» **INFORMATION SUPPLIED**:

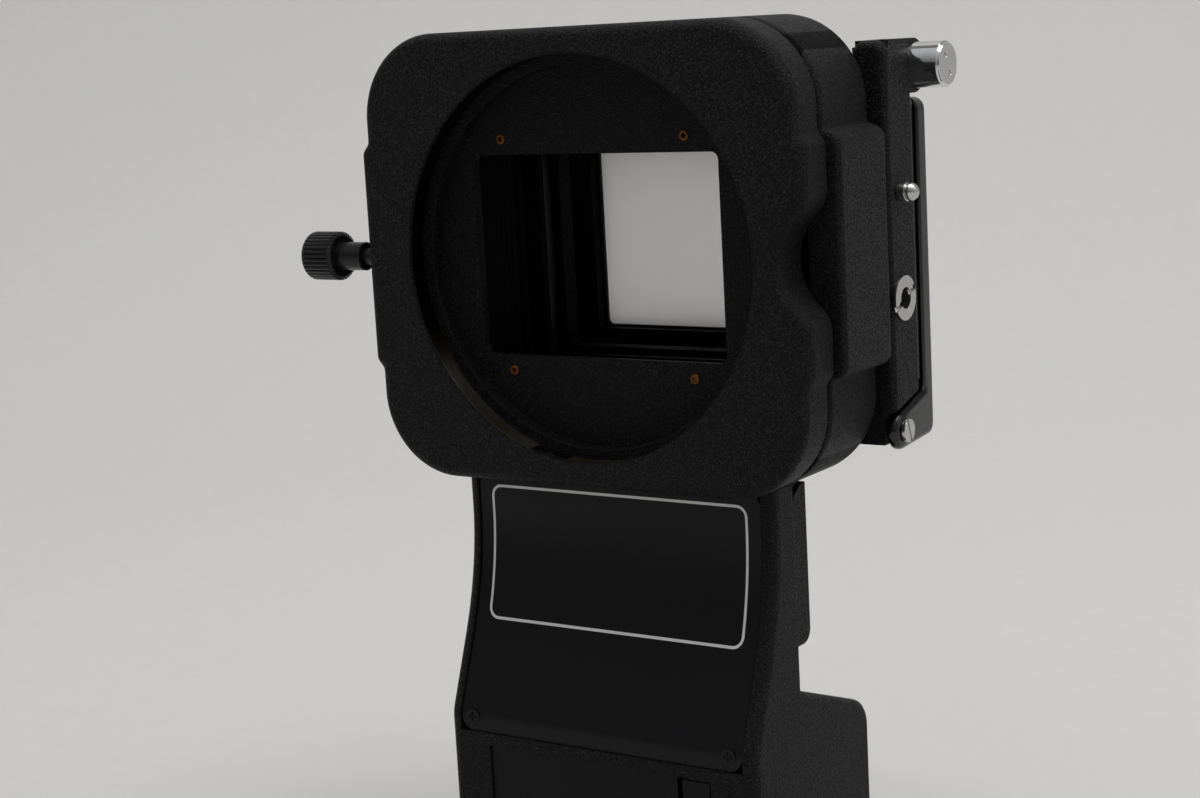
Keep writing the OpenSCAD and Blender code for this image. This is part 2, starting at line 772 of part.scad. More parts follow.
module stage_body() {
    color("#232425")
        difference() {
            union() {
                // middle block between the cheeks
                translate([-stage_hw + 2, stage_y, -cheek_hh])
                    cube([stage_w - 4, stage_depth, cheek_hh + stage_top_z]);
                both_sides()
                    translate([stage_hw - cheek_w / 2, 0, 0])
                        soft_block(cheek_w / 2, cheek_hh, 2.2, stage_y, stage_back_y, 1.2, 0.3);
                // boss that guides the release button
                translate([0, boss_y, boss_z])
                    x_rod(boss_r, stage_hw - cheek_w, stage_hw - 0.3);
                translate([stage_hw - cheek_w, stage_y + 2, boss_z - boss_r])
                    cube([cheek_w - 0.3, boss_y - stage_y - 2, 2 * boss_r]);
            }
            // slot for a mounted slide, open at the top
            translate([-slide_slot_w / 2, stage_y + stage_front_t, -slide_slot_w / 2])
                cube([slide_slot_w, stage_depth, slide_slot_w + 20]);
            // light opening
            plate(stage_open_w / 2, stage_open_h / 2, 1, stage_y - 1, stage_front_t + 2);
            // grooves for the carrier's tongues
            tongues(run, tongue_x + shift_x + 0.4);
            // room for the hinge ears of the diffuser frame
            both_sides()
                side_profile([[stage_y - 1, cut_z - cut_slope * (stage_depth + 1)],
                    [stage_back_y + 1, cut_z + cut_slope],
                    [stage_back_y + 1, -cheek_hh - 1], [stage_y - 1, -cheek_hh - 1]],
                    stage_hw - ear_t - ear_gap, stage_hw + 1);
            both_sides()
                translate([0, hinge_y, -hinge_drop])
                    x_rod(1.2, stage_hw - 9, stage_hw);
            both_sides()
                translate([0, tray_y, bush_z])
                    x_rod(3 + seat, stage_hw - 5, stage_hw + 1);
            both_sides()
                translate([0, tray_y, pin_z])
                    x_rod(1.2, stage_hw - 4, stage_hw + 1);
            translate([0, boss_y, boss_z]) {
                x_rod(1.6 + slip, stage_hw - cheek_w - 1, stage_hw);
                x_rod(button_d / 2 + slip, stage_hw - 2.2 - button_travel - seam, stage_hw + 1);
            }
            four_corners(gate_screw_dx, gate_screw_dz)
                y_rod(0.8, stage_back_y - 4, stage_back_y + 1);
            both_sides()
                translate([spring_x - spring_w / 2 - 0.1, stage_y + stage_front_t - 0.3, -14])
                    cube([spring_w + 0.2, 1, 28]);
        }
}

gate_hw = stage_hw - 0.6;
gate_z0 = -23.6;
gate_mid_z = (opal_top_z + gate_z0) / 2;
gate_hh = (opal_top_z - gate_z0) / 2;
gate_screw_dx = stage_w - 22;
gate_screw_dz = 36;

module gate_plate() {
    color("#1a1b1c")
        difference() {
            translate([0, 0, gate_mid_z])
                plate(gate_hw, gate_hh, 1, stage_back_y, gate_t);
            plate(gate_open_w / 2, gate_open_h / 2, 1, stage_back_y - 1, gate_t + 2);
            four_corners(gate_screw_dx, gate_screw_dz) {
                y_rod(0.85, stage_back_y - 1, gate_back_y + 1);
                y_rod(1.6, gate_back_y - 0.7, gate_back_y + 1);
            }
        }
}

module gate_screws() {
    color("#2b2b2b")
        four_corners(gate_screw_dx, gate_screw_dz)
            difference() {
                union() {
                    y_rod(0.75, stage_back_y - 3.5, gate_back_y - 0.3);
                    y_rod(1.5, gate_back_y - 0.7, gate_back_y - 0.05);
                }
                translate([-0.2, gate_back_y - 0.4, -2])
                    cube([0.4, 2, 4]);
            }
}

spring_x = 22.3;
spring_w = 3;
spring_bow = 0.7;

// Bowed leaf springs that hold a mounted slide against the gate plate
module slide_springs() {
    y0 = stage_y + stage_front_t - 0.3;
    color("#9a9a98")
        both_sides()
            side_profile(concat(
                [for (s = [-6:6]) [y0 + 0.05 + (spring_bow - 0.05) * (1 + cos(s * 30)) / 2, s * 2.2]],
                [for (s = [6:-1:-6]) [y0 + 0.3 + spring_bow * (1 + cos(s * 30)) / 2, s * 2.2]]),
                spring_x - spring_w / 2, spring_x + spring_w / 2);
}

module tray_bushes() {
    color("#b8b8b6")
        both_sides()
            translate([0, tray_y, bush_z])
                difference() {
                    union() {
                        x_rod(3, stage_hw - 4.9, stage_hw + 0.1);
                        x_rod(bush_r, stage_hw, stage_hw + 0.6);
                    }
                    x_rod(bush_hole_r, stage_hw - 6, stage_hw + 2);
                    rotate([115, 0, 0])
                        translate([stage_hw + 0.2, -0.45, -5])
                            cube([1, 0.9, 10]);
                }
}

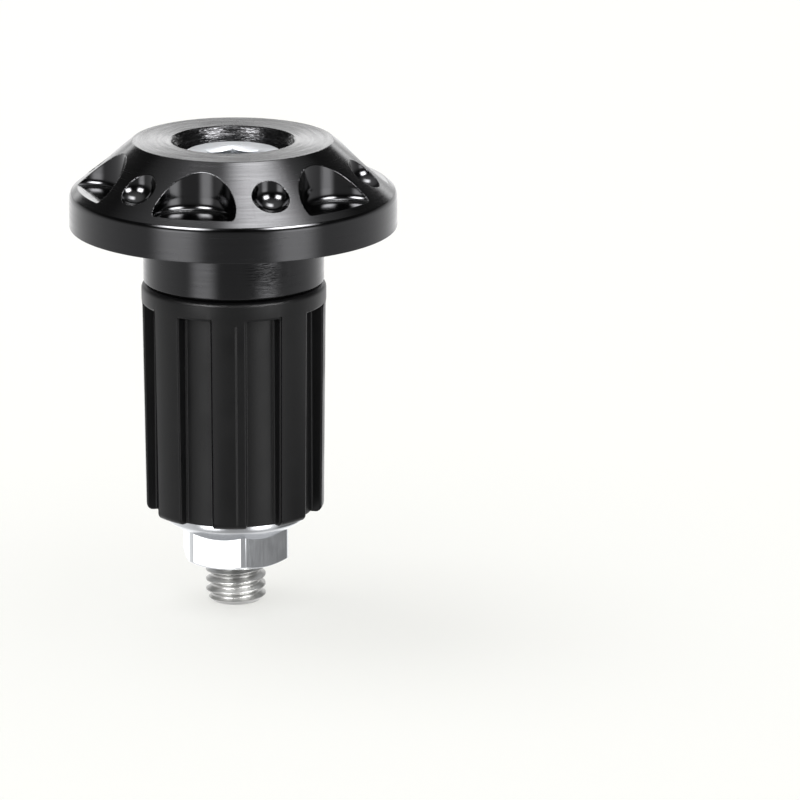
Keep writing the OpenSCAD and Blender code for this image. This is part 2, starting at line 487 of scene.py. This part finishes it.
# Bright zinc on steel: a thin blue-white plating over a drawn and forged surface. It is mottled from
# millimetre to millimetre, dullest on the forged head, and handling has left fine scratches. They are drawn
# 0.4 mm apart, coarser than real, so that they show.
zinc, tree, shader = new_material("bright_zinc_plated_steel")
mottle_size = 1.11
lump_size = 2.86
lump_height = 0.04
scratch_spacing = 0.4
scratch_length = 3.33
scratch_depth = 0.02
forged_z = head_top - 0.4
forged_edge = 0.2

place = add_node(tree, "TexCoord", output="Object")
lumps = add_node(tree, "TexNoise", {"Vector": place, "Scale": 1 / (lump_size * MM), "Detail": 1})
lump_bump = add_node(tree, "Bump", {"Height": lumps, "Strength": 0.06, "Distance": lump_height * MM})
scratch_scale = [1 / (size * MM) for size in (scratch_spacing, scratch_spacing, scratch_length)]
stretched = add_node(tree, "VectorMath", {0: place, 1: scratch_scale}, operation="MULTIPLY")
scratches = add_node(tree, "TexNoise", {"Vector": stretched, "Scale": 1, "Detail": 2})
scratch_bump = {"Height": scratches, "Strength": 0.5, "Distance": scratch_depth * MM, "Normal": lump_bump}
tree.links.new(add_node(tree, "Bump", scratch_bump), shader.inputs["Normal"])
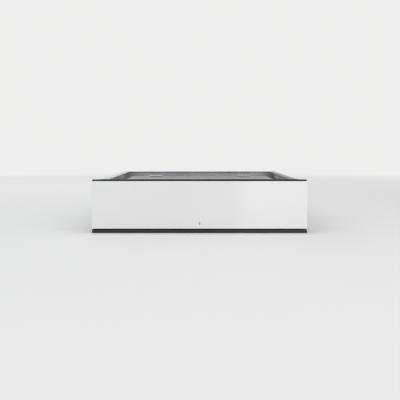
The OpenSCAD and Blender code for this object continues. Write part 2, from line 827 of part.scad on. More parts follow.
// Folded rail across the chassis that carries the deck's rear edge and the cover's front edge
module rail_across() {
    t = 1.2;
    half = 20;
    lip_h = 10;
    foot_h = 14;
    foot_w = 4;
    front = cover_front - half;
    end = chassis_in - chassis_turn;
    foot = end - foot_w;
    color(zinc) {
        difference() {
            bar_across(end, front, cover_front + half, deck_z - t, deck_z);
            for (s = bracket_screws) rod_z(screw_r + screw_fit, s[0], s[1], deck_z - 3, deck_z + 1);
        }
        bar_across(end, front, front + t, deck_z - lip_h, deck_z - t);
        both_sides() block([foot, at(front), deck_z - foot_h], [end, at(cover_front + half), deck_z - t]);
        both_sides() block([foot, at(front), deck_z - foot_h],
            [chassis_in, at(cover_front + half), deck_z - lip_h]);
    }
}

module deck() {
    tub_gap = 0.8;
    front_gap = 0.2;
    cover_gap = 0.3;
    grow = chamber_t + tub_gap;
    color(stainless) difference() {
        bar_across(chassis_x, chassis_front + front_gap, cover_front - cover_gap, deck_z, deck_top);
        translate([0, at(chamber_mid), deck_z - 1]) linear_extrude(deck_t + 2)
            polygon(rounded(chamber_w + 2 * grow, chamber_d + 2 * grow, chamber_r + grow));
        translate([0, at(touch_front + touch_d / 2), deck_z - 1]) linear_extrude(deck_t + 2)
            polygon(rounded(touch_w + 2 * rest_gap, touch_d + 2 * rest_gap, touch_r + rest_gap));
        for (s = concat(deck_screws, bracket_screws))
            rod_z(screw_r + screw_fit, s[0], s[1], deck_z - 1, deck_top + 1);
    }
}

module cover_plate() {
    slots = 14;
    slot_w = 3.5;
    slot_pitch = 7;
    slot_end = 34;
    slots_in = 133.3;
    color(stainless) difference() {
        bar_across(chassis_x, cover_front, chassis_rear, deck_z, deck_top);
        for (s = cover_screws) rod_z(screw_r + screw_fit, s[0], s[1], deck_z - 1, deck_top + 1);
        for (s = [-1, 1], i = [0:slots - 1]) {
            x = s * (chassis_in - slots_in) + slot_pitch * (i - slots / 2);
            block([x, at(cover_front + slot_end), deck_z - 1],
                [x + slot_w, at(chassis_rear - slot_end), deck_top + 1]);
        }
    }
}

// Vacuum chamber

// Deep-drawn tub: wall with draft, a rounded floor edge and a flat rim on the deck
module tub() {
    draft = tub_draft;
    fillet = tub_fillet;
    turn = 2.5;
    t = chamber_t;
    wall_at = chamber_floor + fillet;
    color(stainless) difference() {
        translate([0, at(chamber_mid), 0])
        stepped(chamber_w, chamber_d, chamber_r, concat(
            [for (a = [0:30:90]) [-draft + t - (fillet + t) * (1 - sin(a)),
                wall_at - (fillet + t) * cos(a)]],
            [[t, deck_z - 1], [t, deck_top], [rim_w, deck_top], [rim_w, rim_top]],
            [for (a = [0:30:90]) [turn * (1 - sin(a)), rim_top - turn * (1 - cos(a))]],
            [for (a = [90:-30:0]) [-draft - fillet * (1 - sin(a)), wall_at - fillet * cos(a)]]));
        for (s = [-1, 1]) rod_z(bush_r + run_fit, s * lift_x, bar_mid, chamber_under - 1,
            chamber_floor + 1);
        rod_z(hose_r + run_fit, strainer_x, strainer_d, chamber_under - 1, chamber_floor + 1);
    }
}

module gasket() {
    off_centre = 1.5;
    inner = (rim_w - gasket_w) / 2 + off_centre;
    outer = inner + gasket_w;
    h = gasket_h;
    color([0.25, 0.25, 0.26]) translate([0, at(chamber_mid), rim_top])
        stepped(chamber_w, chamber_d, chamber_r, [
            [outer, 0], [outer, 0.35 * h], [outer - 0.25 * gasket_w, 0.8 * h],
                [outer - 0.4 * gasket_w, h],
            [inner + 0.4 * gasket_w, h], [inner + 0.25 * gasket_w, 0.8 * h], [inner, 0.35 * h],
                [inner, 0]], loop = true);
}

module strainer() {
    cap_r = 20;
    cap_h = 8;
    cap_wall = 2;
    cap_top = 1.5;
    slot_w = 4;
    slot_h = 2.4;
    slot_z = 4.2;
    collar_w = 4;
    collar_t = 1.5;
    color([0.75, 0.75, 0.75]) {
        difference() {
            rod_z(cap_r, strainer_x, strainer_d, chamber_floor, chamber_floor + cap_h);
            rod_z(cap_r - cap_wall, strainer_x, strainer_d, chamber_floor - 1,
                chamber_floor + cap_h - cap_top);
            for (a = [0:30:150])
                translate([strainer_x, at(strainer_d), chamber_floor + slot_z]) rotate([0, 0, a])
                    cube([2 * cap_r + 4, slot_w, slot_h], center = true);
        }
        rod_z(hose_r, strainer_x, strainer_d, elbow_z - hose_r, chamber_floor);
        rod_x(barb_r, strainer_x, strainer_x + elbow_l, strainer_d, elbow_z);
        translate([strainer_x, at(strainer_d), chamber_floor]) difference() {
            cylinder(r = hose_r + collar_w, h = collar_t);
            translate([0, 0, -1]) cylinder(r = hose_r - 2, h = collar_t + 2);
        }
    }
}

module bushes() {
    color([0.93, 0.93, 0.9])
    for (s = [-1, 1]) difference() {
        union() {
            rod_z(bush_r, s * lift_x, bar_mid, chamber_under - bush_drop, chamber_floor + bush_rise);
            rod_z(bush_flange_r, s * lift_x, bar_mid, chamber_floor, chamber_floor + bush_flange_t);
        }
        rod_z(lift_pin_r + run_fit, s * lift_x, bar_mid, chamber_under - bush_drop - 1,
            chamber_floor + bush_rise + 1);
    }
}

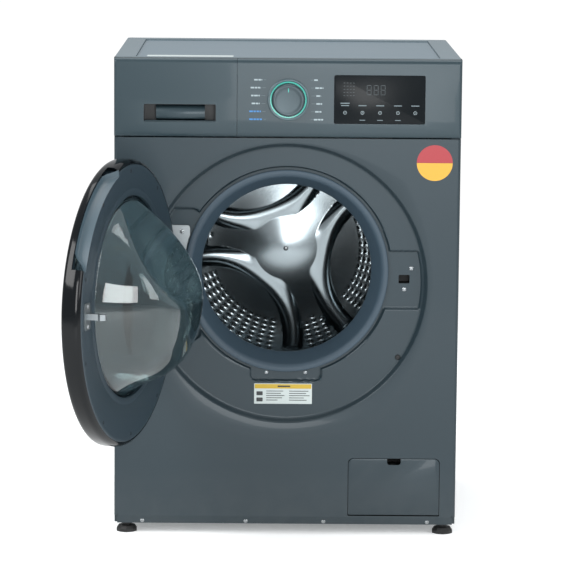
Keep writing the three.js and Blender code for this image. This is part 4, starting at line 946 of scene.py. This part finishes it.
turns = [5 * i for i in range(73)]
depths = [DRUM_FRONT + (DRUM_BACK - 8 - DRUM_FRONT) * j / 13 for j in range(14)]
wall = pierced(on_wall, turns, depths, lambda u, v: math.degrees(WALL_HOLE / DRUM_IN),
               lambda u, v: WALL_HOLE, 1.1, near_lifter)
print("holes in the wall:", sum(not near_lifter(u + 2.5, v + 8) for u in turns[:-1] for v in depths[:-1]))

# %% [markdown]
# The back is a smooth dish, deepest at the middle. Each rib is an arc of a circle centred outside
# the dish, rounded across like a bead, and it fades out at both ends. Outside the plain middle the
# back is pierced in rings, except on the ribs.

# %% The back and its ribs
RIB_FROM_AXIS, RIB_ARC, RIB_HALF = 215, 150, 18.5
RIB_REACH = math.radians(61)
RIB_CENTRES = [(RIB_FROM_AXIS * math.cos(math.radians(t)), -RIB_FROM_AXIS * math.sin(math.radians(t)))
               for t in (9, 129, 249)]
PLAIN_R, RING_R = 134, 232


def dish_rise(r):
    return 17 * soft(r / 152) ** 0.9


def back_depth(x, z):
    dish = DRUM_BACK - 18.2 + dish_rise(math.hypot(x, z))
    press = 0
    for cx, cz in RIB_CENTRES:
        away = math.hypot(x - cx, z - cz)
        along = ((x - cx) * -cx + (z - cz) * -cz) / (away * RIB_FROM_AXIS + 1e-9)
        side = math.acos(max(-1, min(1, along)))
        crown = max(0, 1 - ((away - RIB_ARC) / RIB_HALF) ** 2) ** 0.75
        press = max(press, crown * soft((RIB_REACH - side) / 0.09))
    return dish + (min(dish, DRUM_BACK - 12) - dish) * press


def on_back(turn, r, deep):
    a = math.radians(turn)
    x, z = r * math.cos(a), r * math.sin(a)
    return at(x, back_depth(x, z) + deep, DRUM_Z + z)


def on_rib(turn, r):
    for a, b in [(turn + u, r + v) for u in (-2.5, 0, 2.5) for v in (-5, 0, 5)]:
        x, z = b * math.cos(math.radians(a)), b * math.sin(math.radians(a))
        if back_depth(x, z) < DRUM_BACK - 18 + dish_rise(math.hypot(x, z)) - 0.4:
            return True
    return False


middle = [[on_back(i * 0.75, 0.01 + PLAIN_R * k / 120, 0) for i in range(480)] for k in range(121)]
centre = strip(middle, closed=True)
spokes = [6 * i for i in range(61)]
circles = [PLAIN_R + (RING_R - PLAIN_R) * j / 11 for j in range(12)]
annulus = pierced(on_back, spokes, circles, lambda u, v: math.degrees(BACK_HOLE / v),
                  lambda u, v: BACK_HOLE, 1.0, on_rib, 8)
corner = turned([(RING_R, DRUM_BACK - 1.2), (DRUM_IN - 1.6, DRUM_BACK - 2.6),
                 (DRUM_IN - 0.3, DRUM_BACK - 5), (DRUM_IN, DRUM_BACK - 8)], 0, DRUM_Z, 144)
mouth = turned([(DRUM_IN, DRUM_FRONT), (DRUM_IN - 1.5, 94.6), (DRUM_IN - 5, 93.2),
                (OPENING - 9.6, 93.2), (OPENING - 12, 89), (OPENING - 13.4, 86.4),
                (OPENING - 15, 86.0), (OPENING - 16, 87.6), (OPENING - 15.2, 90)], 0, DRUM_Z, 192)
liner = joined(wall, centre, annulus, corner, mouth)
drum = piece("drum_liner", *liner, "drum", STAINLESS, "stainless", sharp=35)
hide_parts("drum_shell")
print("drum faces:", len(drum.data.polygons))

# %% [markdown]
# ## Screws
# A cross headed screw is a low dome with a cross sunk in it. One small builder makes it anywhere,
# facing either way, so each of the machine's twenty odd screws is real geometry.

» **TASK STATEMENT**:
From the records above, repeat exactly the lines from the one with "487 of scene.py. This part finishes it." through the one with "forged_edge = 0.2", both included.

» **EXERCISE ANSWER**:
Keep writing the OpenSCAD and Blender code for this image. This is part 2, starting at line 487 of scene.py. This part finishes it.
# Bright zinc on steel: a thin blue-white plating over a drawn and forged surface. It is mottled from
# millimetre to millimetre, dullest on the forged head, and handling has left fine scratches. They are drawn
# 0.4 mm apart, coarser than real, so that they show.
zinc, tree, shader = new_material("bright_zinc_plated_steel")
mottle_size = 1.11
lump_size = 2.86
lump_height = 0.04
scratch_spacing = 0.4
scratch_length = 3.33
scratch_depth = 0.02
forged_z = head_top - 0.4
forged_edge = 0.2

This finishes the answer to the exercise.